Lengthened, double-row pipe roof with larger pipe diameters in the fault zone
Credit/Quelle: Reichenspurner/Riedel/Strabag

Lengthened, double-row pipe roof with larger pipe diameters in the fault zone
Credit/Quelle: Reichenspurner/Riedel/Strabag

After various trials with pilot and side drifts, the top-heading was eventually advanced in sequential drifts with additional stabilisation measures. Depending on the situation, shotcrete and spiles were used in the face. In some cases longer face spiles with microfine cement grouting, micro piles in the area of the crown as well as consolidation and sealing grouting was required.

Squeezing Rock Conditions

In some areas of the north drive, the primary steel-fibre-reinforced shotcrete behind the face flaked off. According to project managers Reichenspurner and Riedel this was caused by the biotite schist encountered and was largely mitigated by switching to steel mesh reinforcement.

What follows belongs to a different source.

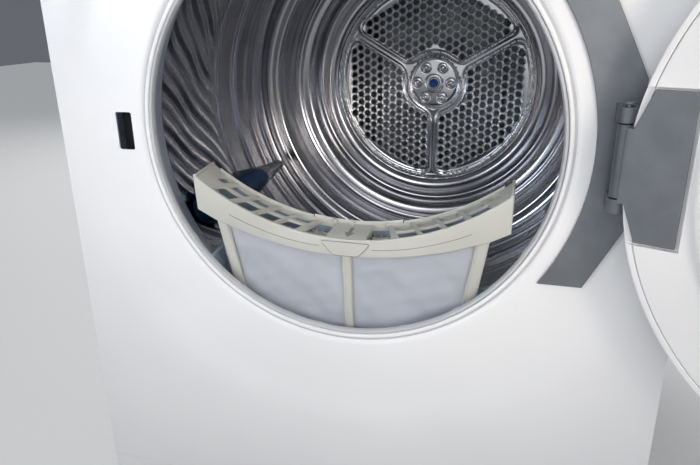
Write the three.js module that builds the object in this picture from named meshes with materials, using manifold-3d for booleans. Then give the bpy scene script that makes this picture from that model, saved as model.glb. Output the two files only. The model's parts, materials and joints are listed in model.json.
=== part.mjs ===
// A front-loading heat-pump clothes dryer, as an assembly of its separate pieces.
// Millimetres, +X to the right, +Y to the back, +Z up. The origin is the centre of the base's underside.
// At rest the door stands open on its right-hand hinge and the lint filter is half drawn out of its slot.
import * as THREE from "three";
import { mergeVertices } from "three/addons/utils/BufferGeometryUtils.js";
import Module from "manifold-3d";

const wasm = await Module();
wasm.setup();

// ---- driving dimensions ----
const gap = 0.4; // between two pieces that touch
const runGap = 1.0; // between a moving piece and a fixed one
const round = 48; // sides of a large circle
const fine = 24; // sides of a small circle

const cabinet = { width: 600, depth: 650, height: 838, sheet: 1.5 };
const topCover = { thick: 25, overhang: 6, corner: 14, wall: 6 };
const base = { slab: 16, step: 8, skidWidth: 380, skidDepth: 420 };
const foot = { padRadius: 22, padHeight: 10, drop: 12, studRadius: 5, inset: 55, sideInset: 60 };
const controlPanel = { height: 76, depth: 40, proud: 12 };
const kick = { height: 84, proud: 4, thick: 3, slot: 5, slots: 9, slotLength: 150, pitch: 8 };

const axisHeight = 490; // of the drum; the opening's centre is a little higher
const opening = { lift: 11, radius: 205, dishWidth: 70, dishSlope: 20, dishDepth: 4 };
const lip = { width: 10, flangeWidth: 11, front: 0.6, depth: 7, flange: 2.6 };
const funnel = { mouthStep: 1, rimWidth: 39, rimInset: 2, front: 8, rear: 98, wall: 2.5 };
const bulkhead = { plate: 2, setBack: 80, bottom: 30 };
const felt = { thick: 6, width: 16 };

const drum = { radius: 286, wall: 1.2, front: 105.4, length: 360, beadDepth: 5, rimTurn: 14 };
const dish = { flange: 40, wallDepth: 62, step: 34, stepDepth: 32, shelf: 42, plateDepth: 10, sheet: 2 };
const lifter = { height: 44, width: 52, topWidth: 16, front: 46, length: 270, count: 3, angle: 297.5 };
const hub = { radius: 44, plate: 4, boss: 14, rivetCircle: 30, rivets: 6, rivetRadius: 5.5, rivetHeight: 3, capRadius: 7.5, capHeight: 4 };
const shaft = { radius: 10, length: 40, flange: 26 };
const bearing = { radius: 26, wall: 5, width: 22, flange: 48, plate: 4 };

const roller = { radius: 24, width: 16, hubRadius: 9, axle: 5, angle: 36 };
const motor = { x: 178, z: 112, radius: 46, length: 110, shaft: 7, pulleyRadius: 12, pulleyWidth: 14 };
const beltSet = { thick: 2.4, width: 10, place: 300 };
const idler = { radius: 18, width: 14, x: 236, z: 168, axle: 5, arm: 12 };
const fan = { radius: 74, hubRadius: 22, width: 34, wall: 3, blades: 14, bladeThick: 3, inlet: 42 };
const compressor = { radius: 68, height: 150, x: -190, fromFront: 480 };
const coil = { x0: -282, x1: -64, height: 150, fins: 10, finGap: 13, evaporator: 110, condenser: 124, fromFront: 112, between: 18 };
const pipe = { radius: 5 };
const pump = { width: 64, depth: 54, height: 60, x: -120, fromFront: 590 };
const duct = { width: 230, depth: 36, wall: 3, bottom: 60, mouthBottom: 330, top: 640 };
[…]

In addition to shotcrete cracked and spalling off, squeezing rock conditions caused rockbolt plates and lattice girders to buckle, and stress release rock bursts occurred in areas of more than 1500 m overburden up to 200 m backwards from the face.

Collapse in the north drive 70 m behind the face
Credit/Quelle: Reichenspurner/Riedel/Strabag

Collapse in the north drive 70 m behind the face
Credit/Quelle: Reichenspurner/Riedel/Strabag

To manage these deformations, numerous adjustments of the design excavation classes were undertaken to strengthen support resistance and adjust round lengths and the construction process, sometimes within an advance cycle. Applying adjustments quickly played an important role. The largest deformations were checked by providing deformation slots along the tunnel axis and inserting lining stress controllers. After 10 years of hard-won progress, the completed tunnel opened to traffic on 3 October 2020.